The remaining question is whether the court improperly rendered judgment in favor of the defendants. The plaintiff maintains that it complied with every cancellation requirement set forth in both the General Statutes and the policy. As such, the plaintiff claims that the court improperly failed to conclude that it validly cancelled that policy. We agree.

At the outset, we note that "when written notice of cancellation is required, an insurer must comply strictly with policy provisions and statutory mandates." Majernicek v. Hartford Casualty Ins. Co ., 240 Conn. 86, 95, 688 A.2d 1330 (1997). Our analysis begins with the requirements contained in the General Statutes, the applicability of which presents a question of law over *821which our review is plenary. Dairyland Ins. Co. v. Mitchell , 320 Conn. 205, 210, 128 A.3d 931 (2016).

General Statutes § 38a-342 authorizes an insurer to cancel an insurance policy due to "[n]onpayment of premium," which is defined in relevant part as the "failure of the named insured to discharge when due any of his obligations in connection with the payment of premiums on the policy, or any installment of such premium ...." General Statutes § 38a-341 (3).

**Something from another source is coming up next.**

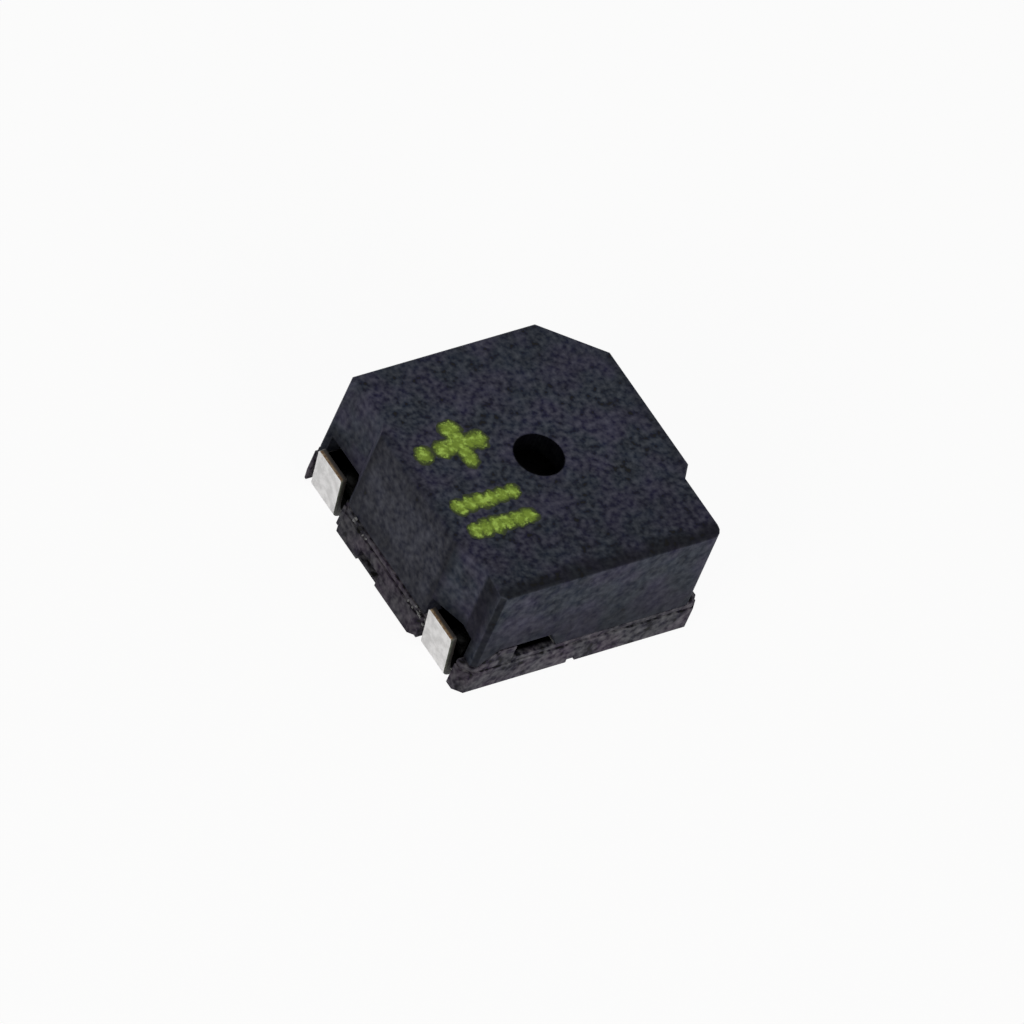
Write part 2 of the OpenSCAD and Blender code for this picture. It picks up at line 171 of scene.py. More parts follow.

General Statutes § 38a-343 specifically delineates the requirements of a notice of cancellation furnished to an insured.11 It requires the insurer to (1) send the notice *822*76of cancellation in a certified manner; (2) provide fifteen days' notice with respect to nonpayment of the first premium of a new policy, and ten days' notice with respect to nonpayment of all other premiums; (3) provide a statement of the reason for cancellation; and (4) advise the insured of possible ramifications involving the Commissioner of Motor Vehicles. See General Statutes § 38a-343 (a) and (b). The policy in the present case contains similar requirements.

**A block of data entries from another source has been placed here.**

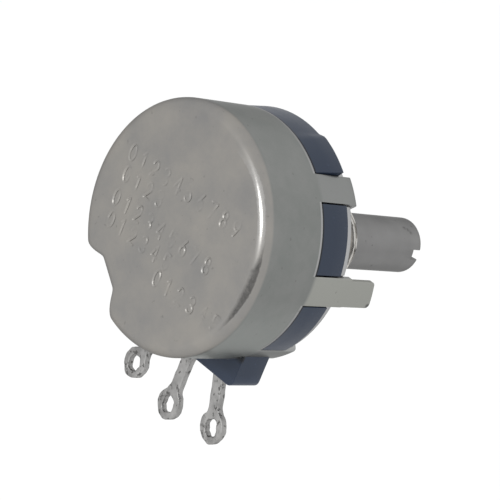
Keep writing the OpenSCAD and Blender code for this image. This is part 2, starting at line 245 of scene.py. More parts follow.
class Finish:
    """A material under construction."""

    def __init__(self, name):
        self.material = bpy.data.materials.new(name)
        self.material.use_nodes = True
        self.tree = self.material.node_tree
        self.tree.nodes.clear()
        self.place = self.node("ShaderNodeTexCoord", {}, {}, "Object")

    def node(self, kind, settings=None, values=None, out=0):
        """Adds a node, sets it up, fills or links its sockets and returns one of its outputs."""
        made = self.tree.nodes.new(kind)
        for key, value in (settings or {}).items():
            if key == "stops":
                self._set_stops(made, value)
            else:
                setattr(made, key, value)
        for key, value in (values or {}).items():
            if isinstance(value, Signal):
                self.tree.links.new(value.socket, made.inputs[key])
            else:
                made.inputs[key].default_value = value
        return Signal(self, made.outputs[out]) if len(made.outputs) else made

    @staticmethod
    def _set_stops(ramp, stops):
        elements = ramp.color_ramp.elements
        while len(elements) > 2:
            elements.remove(elements[-1])
        while len(elements) < len(stops):
            elements.new(0.5)
        for element, (position, level) in zip(elements, stops):
            element.position = position
            element.color = (level, level, level, 1.0)

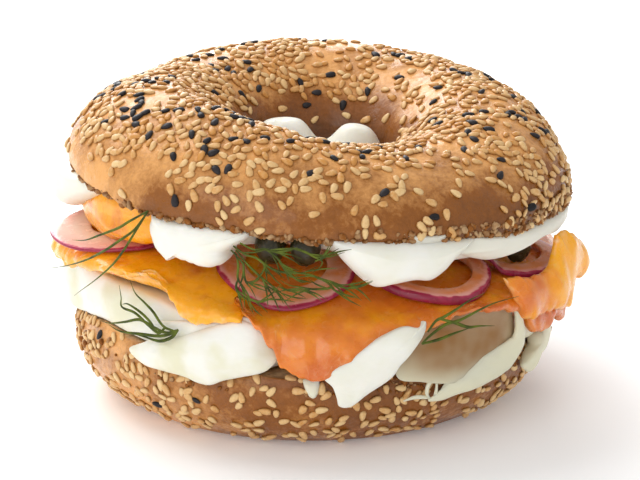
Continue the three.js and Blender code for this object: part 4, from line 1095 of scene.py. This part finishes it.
def cream_finish(name, look, warm):
    """Cream cheese: bright and soft-lit from inside, darker and greener where the thick value paints shade
    and in the clouds of the lower layer's copy, which paints shade too; browner where the filling shows
    through and where shade is painted with it; with faint knife streaks and a satin gloss."""
    f = Finish(name)
    cloud = f.span(f.noise(11, 3), 0.35, 0.65)
    streak = f.noise(1.6, 3, 0.5, f.stretched((1, 1, 2.4)))
    # painted shade: the thick value turns the cream wholly to the warm colour, which in the lower layer's
    # copy is the colour of painted shade
    plain = f.mix(f.math("MULTIPLY", cloud, f.math("SUBTRACT", 1.0, f.value("thick"))), warm, look.cream)
    # partly staining by salmon and crust, partly painted shade
    stain_and_shade_share = f.math("MULTIPLY", f.value("stain"), f.span(f.noise(9, 2), 0.3, 0.7, 0.85, 1.1))
    f.set(Base_Color=f.mix(stain_and_shade_share, plain, look.cream_stain_and_shade))
    f.set(Roughness=f.span(streak, 0.3, 0.7, 0.34, 0.5), Specular_IOR_Level=0.3)
    f.set(Normal=f.bump(streak, 0.25, 0.25, f.bump(f.noise(5, 2), 0.6, 0.25)))
    f.set(Subsurface_Weight=0.25, Subsurface_Scale=3 * MM, Subsurface_Radius=(1.0, 0.85, 0.6))
    return f.material


def salmon_finish(name, look, warm):
    """Smoked salmon: translucent orange, yellower or rustier by warm and by the gold value; the golden
    shift is painted light coming through it. Thin pale lines of fat wander across it, with darker flecks,
    paler edges and a wet gloss."""
    f = Finish(name)
    cloud = f.math("ADD", f.noise(8, 3, 0.55), f.value("gold"))
    flesh = f.ramp(cloud, [(0.26, look.salmon_deep), (0.5, warm), (0.76, look.salmon_yellow)])
    waver = f.noise(6, 2, 0.5, distortion=0.6)
    lines = f.math("PINGPONG", f.math("MULTIPLY", waver, 9.0), 0.5)
    fat = f.span(lines, 0.0, 0.075, 1.0, 0.0)
    fat = f.math("MULTIPLY", fat, f.span(f.noise(5, 1), 0.45, 0.62, 0.0, 0.22))
    rim = f.math("MULTIPLY", f.value("edge"), f.span(f.noise(2.0, 2), 0.45, 0.66, 0.0, 0.28))
    bead = f.span(f.value("bead"), 0.15, 0.6, 0.0, 0.7)
    colour = f.mix(f.math("MAXIMUM", f.math("MAXIMUM", fat, rim), bead), flesh, look.salmon_fat)
    f.set(Base_Color=colour, Roughness=f.span(f.noise(2.5, 3), 0.3, 0.7, 0.16, 0.42))
    fibres = f.noise(1.2, 3, 0.6, f.stretched((1, 1, 2)))
    f.set(Normal=f.bump(fibres, 0.2, 0.3, f.bump(fat, 0.1, 0.4)))
    f.set(Subsurface_Weight=0.22, Subsurface_Scale=3 * MM, Subsurface_Radius=(1.0, 0.4, 0.1))
    f.set(Coat_Weight=0.25, Coat_Roughness=0.12)
    return f.material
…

The plaintiff submits, and we agree, that the record indicates that it complied with the foregoing requirements. At trial, a certificate of mailing was admitting into evidence. See footnote 3 of this opinion. That mailing was sent to the insured defendants on June 19, 2012-fifteen days prior to the July 4, 2012 cancellation date.12 In addition, the cancellation notice stated in relevant part: "You are hereby notified ... that your insurance will cease at and from the hour and date mentioned above due to nonpayment of premium...." The cancellation notice also warned the insured defendants of possible ramifications involving the Commissioner of Motor Vehicles.13 That undisputed evidence demonstrates *823*77that the plaintiff strictly complied with the applicable statutory and policy requirements.14

Under Connecticut law, an insurer is not obligated to provide an insured who has failed to pay his or her premium with an opportunity to cure that default, nor is the insurer obligated to specify the amount of the insured's payment delinquency. At the same time, "[t]o be effective, a notice of cancellation must be definite and certain." Travelers Ins. Co. v. Hendrickson , 1 Conn. App. 409, 412, 472 A.2d 356 (1984). The cancellation notice here meets that standard, as it plainly apprised the insured defendants that the policy would be cancelled due to their nonpayment of the June installment unless they tendered payment of $124.48 before July 4, 2012.

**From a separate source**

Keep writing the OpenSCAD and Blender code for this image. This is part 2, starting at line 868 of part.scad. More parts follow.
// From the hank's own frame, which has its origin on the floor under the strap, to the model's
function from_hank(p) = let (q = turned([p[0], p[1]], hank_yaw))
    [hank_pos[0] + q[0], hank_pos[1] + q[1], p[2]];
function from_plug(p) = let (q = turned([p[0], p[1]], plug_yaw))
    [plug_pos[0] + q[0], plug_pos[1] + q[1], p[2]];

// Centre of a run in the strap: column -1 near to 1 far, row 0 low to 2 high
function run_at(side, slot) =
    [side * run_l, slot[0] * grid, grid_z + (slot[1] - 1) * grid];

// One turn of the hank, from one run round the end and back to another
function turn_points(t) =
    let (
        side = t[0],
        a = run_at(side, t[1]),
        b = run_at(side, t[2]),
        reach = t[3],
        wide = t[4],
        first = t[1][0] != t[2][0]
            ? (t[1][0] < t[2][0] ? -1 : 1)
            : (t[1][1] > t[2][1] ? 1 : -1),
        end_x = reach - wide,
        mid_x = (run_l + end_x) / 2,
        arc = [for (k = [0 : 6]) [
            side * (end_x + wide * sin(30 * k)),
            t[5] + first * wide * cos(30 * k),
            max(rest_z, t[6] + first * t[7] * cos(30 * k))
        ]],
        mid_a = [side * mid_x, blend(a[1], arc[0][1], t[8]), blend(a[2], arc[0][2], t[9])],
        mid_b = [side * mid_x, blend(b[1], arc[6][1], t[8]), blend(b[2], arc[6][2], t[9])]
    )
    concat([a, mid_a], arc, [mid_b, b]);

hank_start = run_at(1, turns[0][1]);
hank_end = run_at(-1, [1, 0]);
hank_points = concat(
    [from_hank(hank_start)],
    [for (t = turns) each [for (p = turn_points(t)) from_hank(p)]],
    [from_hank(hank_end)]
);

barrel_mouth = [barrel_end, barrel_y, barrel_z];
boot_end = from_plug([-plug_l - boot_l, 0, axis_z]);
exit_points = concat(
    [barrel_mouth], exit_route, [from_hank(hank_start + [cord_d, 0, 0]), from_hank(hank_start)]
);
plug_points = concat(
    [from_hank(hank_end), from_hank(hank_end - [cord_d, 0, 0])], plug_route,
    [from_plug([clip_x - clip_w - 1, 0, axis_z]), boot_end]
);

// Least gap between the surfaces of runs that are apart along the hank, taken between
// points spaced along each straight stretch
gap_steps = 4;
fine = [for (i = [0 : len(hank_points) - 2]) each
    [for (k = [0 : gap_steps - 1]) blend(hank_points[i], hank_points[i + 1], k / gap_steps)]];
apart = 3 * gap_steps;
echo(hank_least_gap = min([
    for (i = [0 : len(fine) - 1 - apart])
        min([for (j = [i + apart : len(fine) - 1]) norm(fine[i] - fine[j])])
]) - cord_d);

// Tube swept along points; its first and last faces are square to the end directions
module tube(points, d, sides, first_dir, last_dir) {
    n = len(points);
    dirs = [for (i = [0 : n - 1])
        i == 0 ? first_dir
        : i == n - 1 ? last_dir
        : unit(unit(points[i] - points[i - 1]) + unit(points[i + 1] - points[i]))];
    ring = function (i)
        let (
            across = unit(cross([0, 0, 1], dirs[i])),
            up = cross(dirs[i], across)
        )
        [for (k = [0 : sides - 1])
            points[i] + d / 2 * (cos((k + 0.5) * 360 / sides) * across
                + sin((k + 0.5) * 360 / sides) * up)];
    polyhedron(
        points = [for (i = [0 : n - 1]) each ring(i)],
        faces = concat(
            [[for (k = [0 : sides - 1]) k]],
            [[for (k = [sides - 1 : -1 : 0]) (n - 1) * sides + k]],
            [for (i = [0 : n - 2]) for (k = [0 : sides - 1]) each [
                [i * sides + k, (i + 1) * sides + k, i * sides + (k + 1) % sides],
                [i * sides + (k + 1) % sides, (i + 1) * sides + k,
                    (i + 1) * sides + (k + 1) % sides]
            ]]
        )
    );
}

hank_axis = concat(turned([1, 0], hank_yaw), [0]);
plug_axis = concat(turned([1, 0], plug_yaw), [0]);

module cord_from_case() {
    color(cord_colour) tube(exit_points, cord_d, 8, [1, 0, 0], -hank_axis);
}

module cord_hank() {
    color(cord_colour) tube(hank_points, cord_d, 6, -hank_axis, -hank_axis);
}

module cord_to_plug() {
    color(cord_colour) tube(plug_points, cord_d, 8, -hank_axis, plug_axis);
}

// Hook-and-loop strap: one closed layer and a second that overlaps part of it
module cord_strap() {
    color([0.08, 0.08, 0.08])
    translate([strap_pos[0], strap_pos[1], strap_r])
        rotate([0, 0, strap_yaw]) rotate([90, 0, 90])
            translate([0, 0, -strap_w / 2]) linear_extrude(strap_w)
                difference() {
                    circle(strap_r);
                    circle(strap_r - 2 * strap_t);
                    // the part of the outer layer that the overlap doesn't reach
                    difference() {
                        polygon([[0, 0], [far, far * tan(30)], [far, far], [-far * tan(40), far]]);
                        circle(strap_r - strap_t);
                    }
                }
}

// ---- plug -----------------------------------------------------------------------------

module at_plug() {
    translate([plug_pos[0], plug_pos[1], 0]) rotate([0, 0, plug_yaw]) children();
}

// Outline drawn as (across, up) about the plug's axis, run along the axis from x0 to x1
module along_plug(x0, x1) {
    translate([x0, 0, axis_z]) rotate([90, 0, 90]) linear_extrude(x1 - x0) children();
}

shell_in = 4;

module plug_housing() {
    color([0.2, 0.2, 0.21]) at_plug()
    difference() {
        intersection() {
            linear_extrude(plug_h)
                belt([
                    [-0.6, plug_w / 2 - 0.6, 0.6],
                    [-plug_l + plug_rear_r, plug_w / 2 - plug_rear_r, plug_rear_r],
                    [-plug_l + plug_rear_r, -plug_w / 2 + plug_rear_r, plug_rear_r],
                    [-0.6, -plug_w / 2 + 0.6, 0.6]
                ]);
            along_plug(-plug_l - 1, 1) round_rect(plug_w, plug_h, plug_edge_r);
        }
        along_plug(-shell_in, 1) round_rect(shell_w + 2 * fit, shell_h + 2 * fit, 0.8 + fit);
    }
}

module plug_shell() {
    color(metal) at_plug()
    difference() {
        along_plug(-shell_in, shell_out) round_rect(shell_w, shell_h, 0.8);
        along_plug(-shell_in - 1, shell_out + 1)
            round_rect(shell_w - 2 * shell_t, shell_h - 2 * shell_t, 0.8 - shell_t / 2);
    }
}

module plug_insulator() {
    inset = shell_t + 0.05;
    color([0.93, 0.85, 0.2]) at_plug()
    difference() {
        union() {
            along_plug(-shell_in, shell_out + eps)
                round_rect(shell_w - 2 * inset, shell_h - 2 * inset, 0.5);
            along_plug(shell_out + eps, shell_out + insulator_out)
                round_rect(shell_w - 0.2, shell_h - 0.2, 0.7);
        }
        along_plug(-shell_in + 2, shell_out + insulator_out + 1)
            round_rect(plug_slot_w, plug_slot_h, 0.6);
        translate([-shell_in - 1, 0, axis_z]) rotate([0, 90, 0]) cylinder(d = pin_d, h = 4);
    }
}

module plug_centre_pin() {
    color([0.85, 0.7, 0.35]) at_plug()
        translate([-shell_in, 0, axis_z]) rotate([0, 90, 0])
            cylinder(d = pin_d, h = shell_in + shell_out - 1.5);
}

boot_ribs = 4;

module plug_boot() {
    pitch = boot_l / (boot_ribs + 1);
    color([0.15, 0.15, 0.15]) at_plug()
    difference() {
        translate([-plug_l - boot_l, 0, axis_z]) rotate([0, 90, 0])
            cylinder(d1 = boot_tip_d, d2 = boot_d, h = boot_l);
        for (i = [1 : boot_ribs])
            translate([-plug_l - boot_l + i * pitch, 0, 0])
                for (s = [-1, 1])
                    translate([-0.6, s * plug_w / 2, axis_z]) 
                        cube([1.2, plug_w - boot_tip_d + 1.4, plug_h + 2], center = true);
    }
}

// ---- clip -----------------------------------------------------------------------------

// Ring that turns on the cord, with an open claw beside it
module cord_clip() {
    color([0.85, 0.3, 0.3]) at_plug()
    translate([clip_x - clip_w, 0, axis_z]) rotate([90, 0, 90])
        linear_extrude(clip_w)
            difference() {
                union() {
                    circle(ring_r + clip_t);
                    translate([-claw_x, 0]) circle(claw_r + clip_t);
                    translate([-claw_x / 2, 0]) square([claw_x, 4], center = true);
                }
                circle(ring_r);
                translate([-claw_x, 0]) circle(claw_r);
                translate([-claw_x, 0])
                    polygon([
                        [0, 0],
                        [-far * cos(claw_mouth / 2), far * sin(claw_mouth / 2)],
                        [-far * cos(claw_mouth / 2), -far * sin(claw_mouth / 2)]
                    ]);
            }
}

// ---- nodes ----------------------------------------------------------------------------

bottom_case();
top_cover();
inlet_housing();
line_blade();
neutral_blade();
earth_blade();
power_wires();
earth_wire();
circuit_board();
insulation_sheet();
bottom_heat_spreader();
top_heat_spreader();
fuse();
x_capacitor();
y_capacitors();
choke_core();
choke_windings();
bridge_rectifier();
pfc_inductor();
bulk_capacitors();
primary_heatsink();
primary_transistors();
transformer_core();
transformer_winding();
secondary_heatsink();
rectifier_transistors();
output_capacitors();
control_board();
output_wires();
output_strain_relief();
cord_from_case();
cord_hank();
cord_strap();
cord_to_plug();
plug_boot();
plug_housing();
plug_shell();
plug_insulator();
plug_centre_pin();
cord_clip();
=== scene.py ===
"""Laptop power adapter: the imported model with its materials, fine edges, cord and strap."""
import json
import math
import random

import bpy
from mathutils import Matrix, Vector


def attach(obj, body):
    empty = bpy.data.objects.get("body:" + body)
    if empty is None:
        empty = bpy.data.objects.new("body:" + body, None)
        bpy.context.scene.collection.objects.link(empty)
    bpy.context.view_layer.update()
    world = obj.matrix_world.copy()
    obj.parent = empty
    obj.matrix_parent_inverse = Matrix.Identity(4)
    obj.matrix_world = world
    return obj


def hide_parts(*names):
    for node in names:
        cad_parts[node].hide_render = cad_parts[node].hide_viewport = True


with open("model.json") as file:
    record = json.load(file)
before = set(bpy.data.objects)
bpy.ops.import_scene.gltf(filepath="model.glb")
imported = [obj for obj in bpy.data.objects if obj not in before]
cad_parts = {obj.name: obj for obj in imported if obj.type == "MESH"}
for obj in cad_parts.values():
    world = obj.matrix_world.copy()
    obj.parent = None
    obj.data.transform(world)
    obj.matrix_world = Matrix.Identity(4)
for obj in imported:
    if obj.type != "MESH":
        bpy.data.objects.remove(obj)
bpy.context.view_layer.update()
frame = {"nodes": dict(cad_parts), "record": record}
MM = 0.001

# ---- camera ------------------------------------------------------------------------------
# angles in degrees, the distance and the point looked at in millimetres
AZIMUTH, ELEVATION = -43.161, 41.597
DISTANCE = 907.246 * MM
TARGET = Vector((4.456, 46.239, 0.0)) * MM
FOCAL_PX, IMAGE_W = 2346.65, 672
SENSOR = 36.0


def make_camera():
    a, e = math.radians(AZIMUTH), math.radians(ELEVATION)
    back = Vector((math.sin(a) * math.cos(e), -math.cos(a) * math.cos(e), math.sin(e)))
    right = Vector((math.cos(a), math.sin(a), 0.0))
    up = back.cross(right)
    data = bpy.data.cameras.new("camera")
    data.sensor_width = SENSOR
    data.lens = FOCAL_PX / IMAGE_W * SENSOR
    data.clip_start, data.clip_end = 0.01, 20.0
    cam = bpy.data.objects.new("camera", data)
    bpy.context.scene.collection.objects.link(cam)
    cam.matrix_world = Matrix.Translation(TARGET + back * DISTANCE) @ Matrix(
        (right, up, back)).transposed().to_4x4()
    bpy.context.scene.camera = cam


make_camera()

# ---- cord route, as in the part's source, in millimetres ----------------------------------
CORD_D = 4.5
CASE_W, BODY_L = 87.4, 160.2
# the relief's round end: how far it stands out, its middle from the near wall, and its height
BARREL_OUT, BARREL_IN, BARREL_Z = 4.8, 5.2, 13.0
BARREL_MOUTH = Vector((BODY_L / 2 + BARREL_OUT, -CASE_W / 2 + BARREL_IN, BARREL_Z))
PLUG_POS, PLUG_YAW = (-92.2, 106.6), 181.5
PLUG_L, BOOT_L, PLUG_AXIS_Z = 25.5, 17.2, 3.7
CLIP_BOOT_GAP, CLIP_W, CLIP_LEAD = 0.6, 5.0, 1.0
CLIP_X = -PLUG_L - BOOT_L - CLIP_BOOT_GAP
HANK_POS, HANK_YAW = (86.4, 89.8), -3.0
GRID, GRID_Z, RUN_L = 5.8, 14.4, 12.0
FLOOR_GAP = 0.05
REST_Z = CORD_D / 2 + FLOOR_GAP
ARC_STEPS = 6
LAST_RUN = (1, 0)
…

The undisputed facts of this case indicate that the insured defendants failed to make their June installment payment, which served as a proper basis for the cancellation of the policy. In addition to properly notifying *824them that their policy would be cancelled due to that nonpayment, the notice furnished by the plaintiff offered the insured defendants an opportunity to avert cancellation and thereby resume regular installment payments. The record demonstrates, and the defendants do not dispute, that the insured defendants did not make the payment necessary to avert cancellation by July 4, 2012. We therefore agree with the plaintiff that it validly cancelled the policy in the present case.

The judgment is reversed and the case is remanded with direction to render judgment in favor of the plaintiff on its complaint and on the counterclaim filed by the administrator.

In this opinion the other judges concurred.